By default buy orders can become additional seed capital (diluting investors) when there's insufficient seller interest. But they can also be marked as "trade only" to require an explicit buyer, and not allow the investment to become additional seed capital.

Clearance Mechanics

Buy and sell orders become histograms, where 100%, or the 100 bin, is the previous market valuation. So a $10K market buy order adds 10K to the 100 histogram bin for buying interest. And a low-ball $30, -30% (limit) buy adds 30 to the 70 histogram bin for buying interest.

Similarly a 2K market sell adds 2K to the 100 histogram bin for selling interest. And a $20, +30% (limit) sell adds 20 to the 130 histogram bin for selling interest. Then we do an iterative thresholding to figure out which trades execute and at what price.

The first target valuation is a weighted average of everything in both histograms. So we have (100*12K + 70*30 + 130*20) / (12K + 30 + 20) = 99.975 as the first target valuation.

Then we check to see which buy and sell orders (and at what amounts) would execute with that first target valuation. In this case, we eliminate the outliers at 70 and 130 which would not execute at a 99.975% evaluation, and we limit the 10K buy order to 2K, since that's all the sell order we have. Averaging those in the same way we obviously have 100*4K/4K = 100, and the second valuation is 100.

In general we keep iterating to find the final valuation, but in this case we're done. The price stays unchanged, and 2K worth of V moves from the sellers to the buyer.

With more interesting histograms, the final valuation will be different from the starting valuation. If more sellers are asking for a premium to the current valuation then the valuation goes up, and if more buyers are asking for a discount to the current valuation then the current valuation goes down. Again, as long as buyers can be matched with sellers.

Obviously setting one price for all trades that execute in a month leads to much greater price stability than we'd have if we allowed the price to fluctuate around instantaneously to match (small/noisy) bids and asks. Using simple thresholding with histograms also reduces pricing fluctuations.

Additional Seed Capital

From the previous example, we had an access market buy order of 8K, that would have executed, if we'd had sellers.
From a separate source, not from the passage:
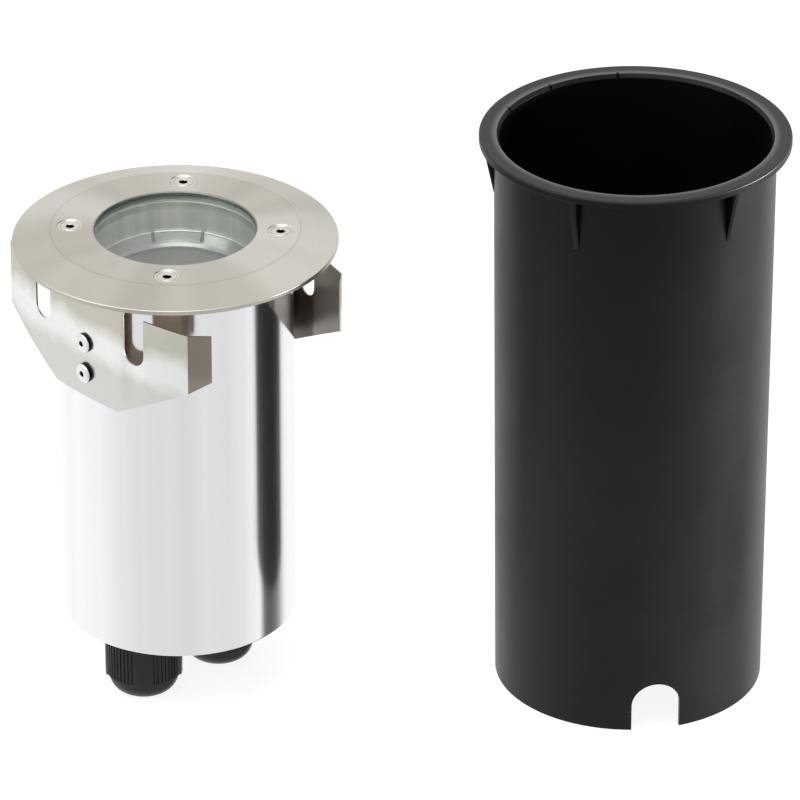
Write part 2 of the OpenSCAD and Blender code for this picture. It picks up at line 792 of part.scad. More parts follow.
module terminal_block() {
    color([0.9, 0.9, 0.86]) at_light() across() translate([terminal_x, 0, base_top_z]) difference() {
        translate([-terminal_d / 2, -terminal_w / 2, 0]) cube([terminal_d, terminal_w, terminal_h]);
        translate([0, 0, -over]) cylinder(d = pan_screw_d + 2 * hole_play, h = terminal_h + 2 * over);
        translate([0, 0, terminal_floor]) cylinder(d = pan_head_d + 2 * hole_play, h = terminal_h);
        for (side = [-1, 1])
            translate([0, side * terminal_pitch / 2, terminal_h - terminal_port_d])
                cylinder(d = terminal_port_d, h = terminal_port_d + over);
    }
}

// Small screws: bracket, terminal block, earth, and heat sink
module pan_screws() {
    color([0.6, 0.6, 0.6]) at_light() {
        across() translate([0, 0, base_top_z]) {
            bracket_screw_places() translate([0, 0, bracket_t])
                pan_screw(pan_screw_d, pan_head_d, pan_head_h, bracket_t + pan_tapped - seat_gap);
            translate([terminal_x, 0, terminal_floor])
                pan_screw(pan_screw_d, pan_head_d, pan_head_h, terminal_floor + pan_tapped - seat_gap);
            pan_screw(pan_screw_d, pan_head_d, pan_head_h, pan_tapped - seat_gap);
        }
        sink_screw_places() translate([0, 0, carrier_z - sink_plate_t]) rotate([180, 0, 0])
            pan_screw(pan_screw_d, pan_head_d, pan_head_h, sink_plate_t + pan_tapped - seat_gap);
    }
}

// A lead that rises, turns through a quarter circle and runs on along X
module rising_lead(wire_d, rise, run) {
    cylinder(d = wire_d, h = rise);
    translate([lead_bend_r, 0, rise]) rotate([90, 0, 180])
        rotate_extrude(angle = 90) translate([lead_bend_r, 0]) circle(d = wire_d);
    translate([lead_bend_r, 0, rise + lead_bend_r]) rotate([0, 90, 0]) cylinder(d = wire_d, h = run);
}

module mains_leads() {
    start_z = base_top_z + terminal_h - terminal_port_d;
    rise = driver_z + lead_bend_r - start_z;
    run = bracket_x - driver_d - terminal_x - lead_bend_r;
    color([0.45, 0.3, 0.2]) at_light() across()
        for (side = [-1, 1])
            translate([terminal_x, side * terminal_pitch / 2, start_z])
                rising_lead(lead_d, rise, run);
}

module lamp_leads() {
    end_z = carrier_z + board_t + lead_d / 2 + fit_gap;
    run = lead_hole_r - lead_bend_r - board_w / 2 + lead_on_board;
    color([0.75, 0.15, 0.12]) at_light() rotate([0, 0, lead_side])
        for (side = [-1, 1])
            translate([lead_hole_r, side * lead_pitch / 2, driver_top_z]) rotate([0, 0, 180])
                rising_lead(lead_d, end_z - lead_bend_r - driver_top_z, run);
}

module earth_lead() {
    color([0.35, 0.6, 0.2]) at_light() across() translate([0, 0, base_top_z + pan_head_h]) rotate([0, 0, 180])
        rising_lead(earth_d, terminal_h / 2 - lead_bend_r, -terminal_x - terminal_d / 2 - lead_bend_r);
}

// Cable glands: body with clamping claws, seal, washer, locknut and domed cap nut
module gland_body(side) {
    top = base_top_z + gland_rise;
    color([0.08, 0.08, 0.08]) at_light() at_gland(side) difference() {
        union() {
            translate([0, 0, gland_skirt_z]) cylinder(d = nut_thread_d, h = nut_z - gland_skirt_z);
            translate([0, 0, nut_z]) rotate([0, 0, 30])
                cylinder(d = gland_hex_af / cos(30), h = gland_hex_h, $fn = 6);
            translate([0, 0, nut_z]) cylinder(d = gland_thread_d, h = top - nut_z);
        }
        cylinder(d = gland_bore_d, h = top + over);
        cylinder(d = nut_thread_d - 2 * gland_seat_wall, h = seal_z + seal_h);
        for (i = [0:claw_n / 2 - 1])
            rotate([0, 0, i * 360 / claw_n]) translate([-nut_d / 2, -claw_w / 2, gland_skirt_z - over])
                cube([nut_d, claw_w, claw_h + over]);
    }
}

module gland_body_left() {
    gland_body(-1);
}

module gland_body_right() {
    gland_body(1);
}

module gland_seal(side) {
    color([0.2, 0.2, 0.2]) at_light() at_gland(side) translate([0, 0, seal_z])
        ring(nut_thread_d - 2 * gland_seat_wall - 2 * fit_gap, cable_bore_d, seal_h);
}

module gland_seal_left() {
    gland_seal(-1);
}

module gland_seal_right() {
    gland_seal(1);
}

module gland_washers() {
    color([0.15, 0.15, 0.15]) at_light()
        for (side = [-1, 1])
            at_gland(side) translate([0, 0, tube_z - gland_washer_t])
                ring(gland_hex_af, gland_thread_d + 2 * fit_gap, gland_washer_t);
}

module gland_locknuts() {
    color([0.08, 0.08, 0.08]) at_light()
        for (side = [-1, 1])
            at_gland(side) translate([0, 0, base_top_z]) difference() {
                rotate([0, 0, 30]) cylinder(d = gland_hex_af / cos(30), h = locknut_h, $fn = 6);
                translate([0, 0, -over])
                    cylinder(d = gland_thread_d + 2 * thread_gap, h = locknut_h + 2 * over);
            }
}

module gland_nut(side) {
    r = nut_d / 2;
    inner_r = nut_thread_d / 2 + thread_gap;
    exit_r = cable_bore_d / 2 + nut_exit_play;
    groove = nut_groove * sqrt(2);
    color([0.06, 0.06, 0.06]) at_light() at_gland(side) difference() {
        turned([
            [exit_r, 0], [r * dome_r_shares[0], nut_dome_h * dome_z_shares[0]],
            [r * dome_r_shares[1], nut_dome_h * dome_z_shares[1]],
            [r * dome_r_shares[2], nut_dome_h * dome_z_shares[2]],
            [r, nut_dome_h], [r, nut_h - nut_edge], [r - nut_edge, nut_h],
            [inner_r, nut_h], [inner_r, nut_cone_top], [exit_r, nut_lip_z]
        ]);
        for (grip = [0:grip_n - 1], i = [0:groove_n - 1])
            rotate([0, 0, grip_turn + grip * 360 / grip_n + (i - (groove_n - 1) / 2) * groove_step])
                translate([r, 0, nut_dome_h + grip_rise]) rotate([0, 0, 45])
                    translate([-groove / 2, -groove / 2, 0]) cube([groove, groove, nut_h]);
    }
}

module gland_nut_left() {
    gland_nut(-1);
}

module gland_nut_right() {
    gland_nut(1);
}

// Ground sleeve: a drafted tube with a flange, webs, a chamfered mouth and a cable arch
module sleeve_web() {
    root_r = sleeve_foot_d / 2 - sleeve_wall / 2;
    edge_r = flange_d / 2 - web_edge_gap;
    translate([0, web_t / 2, 0]) rotate([90, 0, 0]) linear_extrude(web_t) polygon([
        [root_r, flange_z + flange_t / 2], [edge_r, flange_z + flange_t / 2], [edge_r, flange_z],
        [sleeve_d / 2, flange_z - web_h], [root_r, flange_z - web_h]
    ]);
}

module sleeve_bore() {
    foot_r = sleeve_foot_bore_d / 2;
    bore_r = sleeve_bore_d / 2;
    turned([
        [0, -over], [foot_r, -over], [foot_r, 0], [bore_r, sleeve_h - mouth_chamfer],
        [bore_r + mouth_out, sleeve_h], [bore_r + mouth_out, sleeve_h + over], [0, sleeve_h + over]
    ]);
}

module ground_sleeve() {
    flange_r = flange_d / 2;
    color([0.13, 0.13, 0.13]) difference() {
        union() {
            turned([
                [0, 0], [sleeve_foot_d / 2, 0], [sleeve_d / 2, flange_z], [flange_r, flange_z],
                [flange_r, sleeve_h - flange_edge], [flange_r - flange_edge, sleeve_h], [0, sleeve_h]
            ]);
            for (side = [-1, 1], i = [0:web_side_n - 1])
                rotate([0, 0, web_turn - 90 + side * (i + 0.5) * web_pitch]) sleeve_web();
        }
        sleeve_bore();
        rotate([90, 0, arch_turn]) {
            translate([0, arch_h - arch_w / 2, 0]) cylinder(d = arch_w, h = sleeve_d);
            translate([-arch_w / 2, -over, 0]) cube([arch_w, arch_h - arch_w / 2 + over, sleeve_d]);
        }
        for (notch_turn = notch_turns)
            rotate([0, 0, notch_turn]) translate([0, -notch_w / 2, sleeve_h - mouth_chamfer])
                cube([sleeve_bore_d / 2 + notch_in, notch_w, mouth_chamfer + over]);
    }
}

ground_sleeve();
housing_tube();
base_plate();
base_seal();
base_screws();
spring_clip_front();
spring_clip_rear();
clip_rivets();
lamp_cup();
carrier_plate();
carrier_screws();
lamp_board();
lamp_emitter();
board_holder();
holder_screws();
heat_sink();
lamp_driver();
driver_bracket();
terminal_block();
pan_screws();
mains_leads();
lamp_leads();
earth_lead();
gland_body_left();
gland_body_right();
gland_seal_left();
gland_seal_right();
gland_washers();
gland_locknuts();
gland_nut_left();
gland_nut_right();
glass_lens();
glass_gasket();
cover_ring();
cover_screws();
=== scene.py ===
import math

import bmesh
import bpy
from mathutils import Matrix, Vector


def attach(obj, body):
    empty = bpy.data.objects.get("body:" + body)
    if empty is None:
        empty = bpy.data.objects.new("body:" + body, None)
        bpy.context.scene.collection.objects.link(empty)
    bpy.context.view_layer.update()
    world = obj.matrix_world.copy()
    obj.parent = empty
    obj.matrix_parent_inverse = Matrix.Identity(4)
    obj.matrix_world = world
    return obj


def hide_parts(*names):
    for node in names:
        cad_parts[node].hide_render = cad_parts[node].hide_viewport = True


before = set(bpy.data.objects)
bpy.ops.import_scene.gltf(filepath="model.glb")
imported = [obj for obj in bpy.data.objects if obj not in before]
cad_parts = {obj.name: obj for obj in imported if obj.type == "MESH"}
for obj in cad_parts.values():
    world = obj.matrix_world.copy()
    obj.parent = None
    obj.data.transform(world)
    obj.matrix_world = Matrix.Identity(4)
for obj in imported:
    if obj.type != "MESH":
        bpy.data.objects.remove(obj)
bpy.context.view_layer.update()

# In-ground well light beside its black ground sleeve. Meshes are made in millimetres, and each
# finished one is put in its place and turned into metres. Materials count in metres.

# Place of the light beside the sleeve, and of its two glands
LIGHT_X, LIGHT_Y, LIGHT_TURN = -175.6, -4.8, -3.0
LIGHT_AXIS = (LIGHT_X / 1000, LIGHT_Y / 1000)
GLAND_TURN, GLAND_PITCH = 45, 38.6
# Housing tube: its top, which the cover ring rests on, its foot, its ledge for the cup, its radius
TOP_Z, TUBE_Z, CARRIER_TOP_Z, TUBE_R = 188.9, 31.6, 168.6, 45.2
# Cover ring in its middle and at its edge, the height of the glass above the tube's top, and the
# pocket in the tube that takes the rest of the glass and its gasket
COVER_T, COVER_EDGE_T = 5.6, 1.7
GLASS_TOP, GLASS_T, GASKET_T = 3.9, 5.0, 0.9
POCKET = GLASS_T - GLASS_TOP + GASKET_T


def shift(x=0.0, y=0.0, z=0.0):
    return Matrix.Translation((x, y, z))


def turn(angle, axis="Z"):
    return Matrix.Rotation(math.radians(angle), 4, axis)


TO_METRES = Matrix.Scale(0.001, 4)
AT_LIGHT = TO_METRES @ shift(LIGHT_X, LIGHT_Y) @ turn(LIGHT_TURN)


def at_gland(side):
    """The place of the left gland with side -1, of the right one with side 1."""
    return AT_LIGHT @ turn(GLAND_TURN) @ shift(side * GLAND_PITCH / 2)


# Camera, at the photograph's angle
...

By default (if the order wasn't placed as "trade only") the excess buy order that would have executed becomes additional seed capital, paid to the venture.
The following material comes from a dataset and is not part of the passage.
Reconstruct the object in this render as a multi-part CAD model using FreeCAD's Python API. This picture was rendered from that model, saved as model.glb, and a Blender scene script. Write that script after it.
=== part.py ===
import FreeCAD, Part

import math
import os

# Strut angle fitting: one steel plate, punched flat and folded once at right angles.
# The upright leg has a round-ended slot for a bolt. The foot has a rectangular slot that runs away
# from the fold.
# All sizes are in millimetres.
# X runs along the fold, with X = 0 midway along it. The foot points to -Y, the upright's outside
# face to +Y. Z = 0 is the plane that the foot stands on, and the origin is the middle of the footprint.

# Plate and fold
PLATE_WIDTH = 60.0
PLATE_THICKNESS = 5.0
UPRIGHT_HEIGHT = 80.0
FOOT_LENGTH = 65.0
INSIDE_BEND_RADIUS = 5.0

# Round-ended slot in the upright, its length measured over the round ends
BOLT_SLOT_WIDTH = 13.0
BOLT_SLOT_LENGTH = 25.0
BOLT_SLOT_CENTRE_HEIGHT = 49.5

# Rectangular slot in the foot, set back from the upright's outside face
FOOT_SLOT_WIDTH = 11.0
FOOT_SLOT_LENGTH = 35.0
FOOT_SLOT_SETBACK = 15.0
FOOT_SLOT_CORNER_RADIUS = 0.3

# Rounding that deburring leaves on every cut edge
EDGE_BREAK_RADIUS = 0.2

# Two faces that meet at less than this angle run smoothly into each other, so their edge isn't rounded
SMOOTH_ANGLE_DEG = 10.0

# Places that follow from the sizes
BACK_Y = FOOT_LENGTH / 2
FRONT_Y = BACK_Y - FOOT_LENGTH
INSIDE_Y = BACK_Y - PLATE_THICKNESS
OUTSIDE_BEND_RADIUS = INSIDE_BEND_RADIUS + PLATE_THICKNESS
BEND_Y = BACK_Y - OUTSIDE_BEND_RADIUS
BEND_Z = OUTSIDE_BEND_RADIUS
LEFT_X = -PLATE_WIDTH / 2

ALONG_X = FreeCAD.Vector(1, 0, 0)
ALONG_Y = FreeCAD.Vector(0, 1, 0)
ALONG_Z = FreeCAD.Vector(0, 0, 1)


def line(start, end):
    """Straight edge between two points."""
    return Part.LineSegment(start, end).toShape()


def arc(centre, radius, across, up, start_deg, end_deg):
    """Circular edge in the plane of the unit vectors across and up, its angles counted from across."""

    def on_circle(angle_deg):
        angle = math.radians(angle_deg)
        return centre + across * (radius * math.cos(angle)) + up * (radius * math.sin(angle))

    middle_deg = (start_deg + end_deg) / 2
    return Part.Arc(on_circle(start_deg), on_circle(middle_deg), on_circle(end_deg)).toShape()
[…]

If VC or investment banks were involved we'd need a complicated negotiation that would set the dilution of existing investors to make room for the additional seed capital. With Popular Equity, this stage is simply streamlined with the following arrangement:

(1) The maximum seed capital investment is equal to the current investor holding (not including venture holdings of itself). Anything above that is held as a potential buy order for the next month (which can be cancelled).

(2) To compensate existing investors for the dilution of the seed capital, the seed capital is discounted by 20% (to 80% of its current value) to decide what fraction of the entire venture it represents. Similarly the total market valuation is adjusted so that investment is worth its face value.
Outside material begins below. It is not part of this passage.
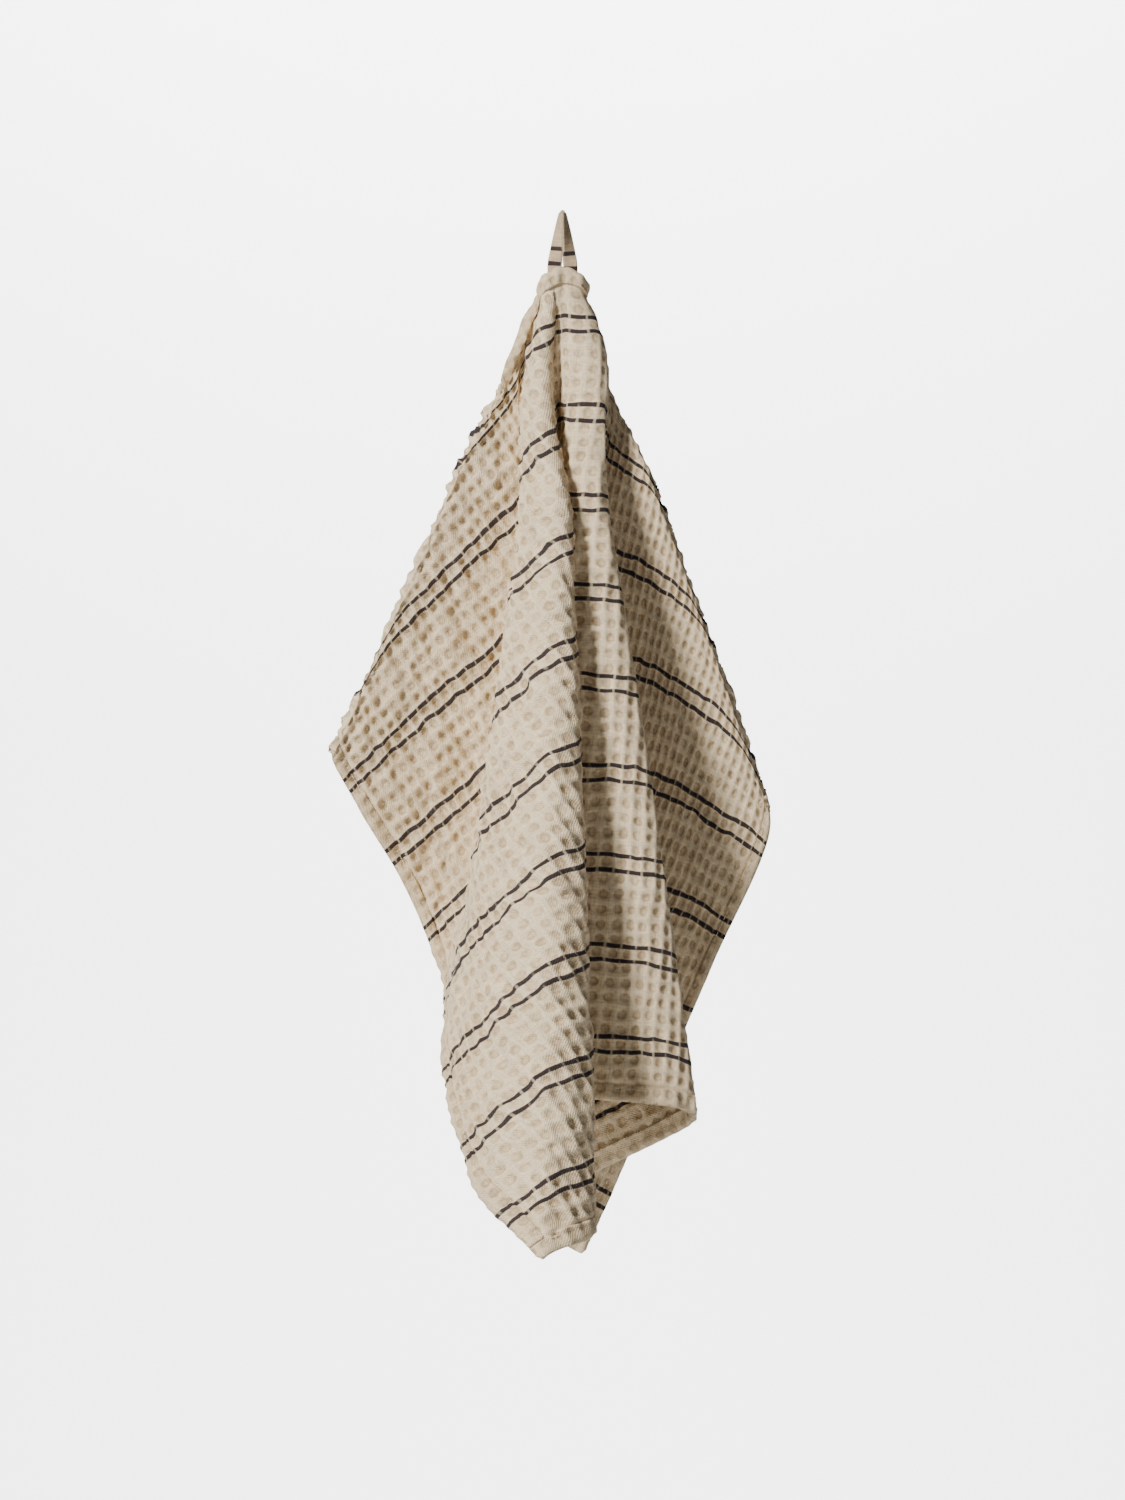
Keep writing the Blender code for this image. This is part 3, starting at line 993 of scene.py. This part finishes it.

In our example, let's assume the venture V has a total market value (TMV) of 100K with a 20% investor holding (80% venture holding). That means that the investor holding before dilution is 20K, so all 8K can be invested as seed capital.

If we don't discount the seed capital when determining ownership share, then there's no upside to existing investors for the seed capital. Discounting it by 20% (to 80% of its value) means that we now have 20 + 8 * 0.8 = 26.4K owning 20% of the the venture. That means that 8K just bought 6.4/26.4 * 0.2 = 0.04848.. of V. Since that's worth its face value of 8K, that means V now has a TMV of 8K * (1/0.0484848) = 165K.

The existing investors used to own 20% of V worth 20K. After dilution, they own 15.15% of V worth 25K. They own less of it, but what they own is worth more.

The tension here is that the venture itself held on to 80% ownership, and collected the seed capital. They went from owning 80K to owning 132K. That could be the right answer, or it could mean such a high evaluation that everyone now tries to sell.

A compromise is to dilute the venture somewhat, but at a lesser rate than investors. Diluting the venture itself discourages seed investment. So to start, for two years after starting the open market stage, the venture is not diluted at all. After 2 years, it can be diluted at 1/4 the rate of existing investors.

Interestingly, if we stick to the same discounting strategy relative to existing investors, then the impact on existing investors is the same whether we dilute only the investor class, or dilute all classes at the same time. The dollar value all investors own stays the same (old and new) in either case. So fractional dilution of the venture boils down to haggling over the final market valuation. Implementing a 20% dilution then means setting the final TMV 20% of the way in between the lower TMV with full dilution and the higher TMV that only dilutes existing investors. (Here's a detailed example.)

This might feel like we're playing games with prices, but that's exactly what happens when you negotiate seed capital funding, at any stage. Standardizing it with essentially one fudge-factor (80% of the seed capital invested) hopefully makes everything reasonably transparent, with everyone getting a reasonable deal. And after 2 years, we start diluting the venture a bit, too.